Hej dziewczyny . Jestem tu nowa. mam poważny problem . otóż od ponad 2 lat jestem w związku z chłopakiem .wszytsko było dobrze do czasu . zaczęliśmy się teraz kłóćić o wszystko. na mojej drodze pojwił si ę ktoś inny ,ktoś z przeszłości. nie byłam z nim ale było blisko . obecnego chłopaka kocham ..tak mi się zwłaszcza wydaje. ale drugi nie jest mi obojętny. odnowiłam znajomość z tym drugim choć sama nie wiem dlaczego. chyba chciałabym z nim być. on jest taki kochany..i zakochany ..we mnie.. gdyby obecny chłopak ze mną zerwał to jakoś bym przeżyła mając przy sobie tego drugiego. ale ja zerwac nie potrafię . prosze was pomóżcie bo już naprawde nie wiem co mam robić...
Interesuje Cie ten drugi bo daje Ci to czego nie dostajesz od obecnego.
Sprobuj ze swoim partnerem porozmawiac. Tak szczerze, od serca.
Moze wszystko sie wyprostuje i nie bedziesz miala dylematu...
Jesli nie potrafisz zerwac, to oznacza, ze tak naprawde nie kochasz tego, dla ktorego chcialas zerwac.

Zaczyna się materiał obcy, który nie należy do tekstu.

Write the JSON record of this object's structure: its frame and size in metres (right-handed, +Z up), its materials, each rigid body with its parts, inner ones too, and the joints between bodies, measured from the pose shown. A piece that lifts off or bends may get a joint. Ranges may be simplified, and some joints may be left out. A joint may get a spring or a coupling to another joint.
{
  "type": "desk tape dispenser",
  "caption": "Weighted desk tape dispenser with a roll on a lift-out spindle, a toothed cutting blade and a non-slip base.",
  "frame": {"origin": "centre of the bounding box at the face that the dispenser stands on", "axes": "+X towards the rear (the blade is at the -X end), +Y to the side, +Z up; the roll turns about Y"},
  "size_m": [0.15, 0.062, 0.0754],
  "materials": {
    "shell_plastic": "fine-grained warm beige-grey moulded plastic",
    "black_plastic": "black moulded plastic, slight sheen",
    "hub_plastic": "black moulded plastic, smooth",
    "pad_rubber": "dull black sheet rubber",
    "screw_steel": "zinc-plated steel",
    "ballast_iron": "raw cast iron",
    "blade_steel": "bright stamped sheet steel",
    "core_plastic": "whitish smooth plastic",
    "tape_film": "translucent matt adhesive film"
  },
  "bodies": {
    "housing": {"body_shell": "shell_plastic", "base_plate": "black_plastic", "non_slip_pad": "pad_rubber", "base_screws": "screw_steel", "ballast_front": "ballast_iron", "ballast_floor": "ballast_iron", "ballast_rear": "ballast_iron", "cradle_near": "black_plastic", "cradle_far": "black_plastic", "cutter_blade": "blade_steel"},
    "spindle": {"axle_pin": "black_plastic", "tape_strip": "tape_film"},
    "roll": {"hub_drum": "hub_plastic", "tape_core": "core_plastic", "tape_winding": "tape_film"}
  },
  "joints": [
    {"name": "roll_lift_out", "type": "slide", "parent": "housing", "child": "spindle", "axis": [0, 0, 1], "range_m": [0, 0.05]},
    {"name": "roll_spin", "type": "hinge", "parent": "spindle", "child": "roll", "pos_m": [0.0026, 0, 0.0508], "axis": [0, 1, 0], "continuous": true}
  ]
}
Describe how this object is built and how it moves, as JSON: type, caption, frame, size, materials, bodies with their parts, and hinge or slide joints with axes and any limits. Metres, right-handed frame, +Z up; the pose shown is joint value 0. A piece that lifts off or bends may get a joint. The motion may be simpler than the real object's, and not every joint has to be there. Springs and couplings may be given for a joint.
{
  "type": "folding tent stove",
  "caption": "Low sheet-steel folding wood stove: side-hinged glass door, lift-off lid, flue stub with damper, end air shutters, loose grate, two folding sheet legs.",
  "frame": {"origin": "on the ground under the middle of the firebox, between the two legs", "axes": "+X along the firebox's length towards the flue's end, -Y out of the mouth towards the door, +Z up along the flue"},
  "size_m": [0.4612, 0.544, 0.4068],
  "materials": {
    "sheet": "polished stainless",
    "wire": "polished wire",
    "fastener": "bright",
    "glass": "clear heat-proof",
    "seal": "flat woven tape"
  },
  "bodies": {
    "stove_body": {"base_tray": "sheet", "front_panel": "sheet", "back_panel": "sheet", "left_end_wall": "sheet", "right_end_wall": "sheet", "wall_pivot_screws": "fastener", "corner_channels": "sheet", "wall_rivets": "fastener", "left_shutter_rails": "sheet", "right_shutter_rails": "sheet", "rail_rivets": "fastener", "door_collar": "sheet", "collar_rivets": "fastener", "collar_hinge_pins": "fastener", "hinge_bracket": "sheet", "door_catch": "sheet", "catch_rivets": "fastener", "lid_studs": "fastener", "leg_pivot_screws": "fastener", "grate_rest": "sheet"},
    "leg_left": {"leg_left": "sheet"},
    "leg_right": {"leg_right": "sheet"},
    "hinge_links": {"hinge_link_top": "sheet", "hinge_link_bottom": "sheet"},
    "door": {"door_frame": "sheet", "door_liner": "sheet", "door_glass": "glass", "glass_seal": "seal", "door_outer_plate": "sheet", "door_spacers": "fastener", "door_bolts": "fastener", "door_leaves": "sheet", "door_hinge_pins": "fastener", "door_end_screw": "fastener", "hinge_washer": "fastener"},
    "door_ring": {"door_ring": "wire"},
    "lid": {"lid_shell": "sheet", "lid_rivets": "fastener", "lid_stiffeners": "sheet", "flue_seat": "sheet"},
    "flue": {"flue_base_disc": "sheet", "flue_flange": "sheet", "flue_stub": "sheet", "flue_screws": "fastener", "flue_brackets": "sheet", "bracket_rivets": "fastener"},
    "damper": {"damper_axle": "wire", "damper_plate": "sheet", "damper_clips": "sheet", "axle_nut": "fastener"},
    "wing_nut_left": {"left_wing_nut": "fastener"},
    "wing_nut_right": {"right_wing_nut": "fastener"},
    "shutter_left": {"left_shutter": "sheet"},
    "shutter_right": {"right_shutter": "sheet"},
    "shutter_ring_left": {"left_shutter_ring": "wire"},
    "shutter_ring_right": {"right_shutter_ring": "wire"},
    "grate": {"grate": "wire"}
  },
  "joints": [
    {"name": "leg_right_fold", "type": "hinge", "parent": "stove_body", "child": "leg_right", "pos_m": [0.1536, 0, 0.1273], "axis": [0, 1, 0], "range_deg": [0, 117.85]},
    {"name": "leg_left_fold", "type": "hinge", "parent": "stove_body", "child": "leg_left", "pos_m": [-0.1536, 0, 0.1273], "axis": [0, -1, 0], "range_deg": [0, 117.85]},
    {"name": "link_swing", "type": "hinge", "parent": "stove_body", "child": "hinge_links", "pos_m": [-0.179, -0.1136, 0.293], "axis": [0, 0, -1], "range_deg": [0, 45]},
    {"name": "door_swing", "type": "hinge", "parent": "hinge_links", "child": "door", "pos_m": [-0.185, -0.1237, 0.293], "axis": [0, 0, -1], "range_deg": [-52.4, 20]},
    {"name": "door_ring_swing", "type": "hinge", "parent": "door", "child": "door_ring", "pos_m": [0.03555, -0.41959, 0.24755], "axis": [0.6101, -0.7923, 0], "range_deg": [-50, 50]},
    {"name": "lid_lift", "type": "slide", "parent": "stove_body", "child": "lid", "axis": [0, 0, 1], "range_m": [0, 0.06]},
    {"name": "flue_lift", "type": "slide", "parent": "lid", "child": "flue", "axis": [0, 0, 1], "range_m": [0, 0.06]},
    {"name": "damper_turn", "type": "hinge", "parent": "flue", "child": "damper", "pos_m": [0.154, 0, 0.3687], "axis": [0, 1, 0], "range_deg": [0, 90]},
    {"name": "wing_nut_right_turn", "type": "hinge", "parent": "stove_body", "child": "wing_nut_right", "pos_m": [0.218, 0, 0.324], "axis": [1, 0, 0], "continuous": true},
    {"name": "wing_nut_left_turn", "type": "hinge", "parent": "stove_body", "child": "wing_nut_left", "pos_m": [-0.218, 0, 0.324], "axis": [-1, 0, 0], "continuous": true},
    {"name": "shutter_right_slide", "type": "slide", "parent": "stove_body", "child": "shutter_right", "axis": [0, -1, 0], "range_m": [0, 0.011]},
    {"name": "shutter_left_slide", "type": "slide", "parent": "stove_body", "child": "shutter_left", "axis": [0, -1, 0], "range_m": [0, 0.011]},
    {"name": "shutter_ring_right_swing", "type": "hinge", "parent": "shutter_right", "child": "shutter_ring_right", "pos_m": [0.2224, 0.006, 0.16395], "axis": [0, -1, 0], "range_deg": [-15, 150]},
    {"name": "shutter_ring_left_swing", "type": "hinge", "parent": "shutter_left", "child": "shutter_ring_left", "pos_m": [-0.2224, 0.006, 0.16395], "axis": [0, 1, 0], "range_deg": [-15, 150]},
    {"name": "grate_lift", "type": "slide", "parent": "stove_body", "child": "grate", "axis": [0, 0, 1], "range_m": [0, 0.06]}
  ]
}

Bo gdybys kochala, zerwanie nie byloby dla Ciebie problemem. Ciezko tutaj cos doradzic. Mysle, ze jesli nie ma szansy na poprawe Twojego obecnego zwiazku to nie ma sensu sie w nim meczyc. Musisz jednak sama podjac decyzje. My nie znamy ani Ciebie ani tych chlopakow, nie wiemy, co im siedzi w glowie, wiec nie doradzimy, ktory wydaje sie byc "lepszy".
Jak kochasz obecnego, to musicie porozmawiać, i to tak poważnie. Nie jest łatwo się zmienić, ale niezbyt fair byłoby go zostawić tak na lodzie. Daj mu wybór, jeśli chce z Tobą być tak na serio, to musicie zmienić wiele rzeczy, a jeśli mu się nie chce to wiesz że nie ma sensu się starać, skoro mu niezbyt zależy.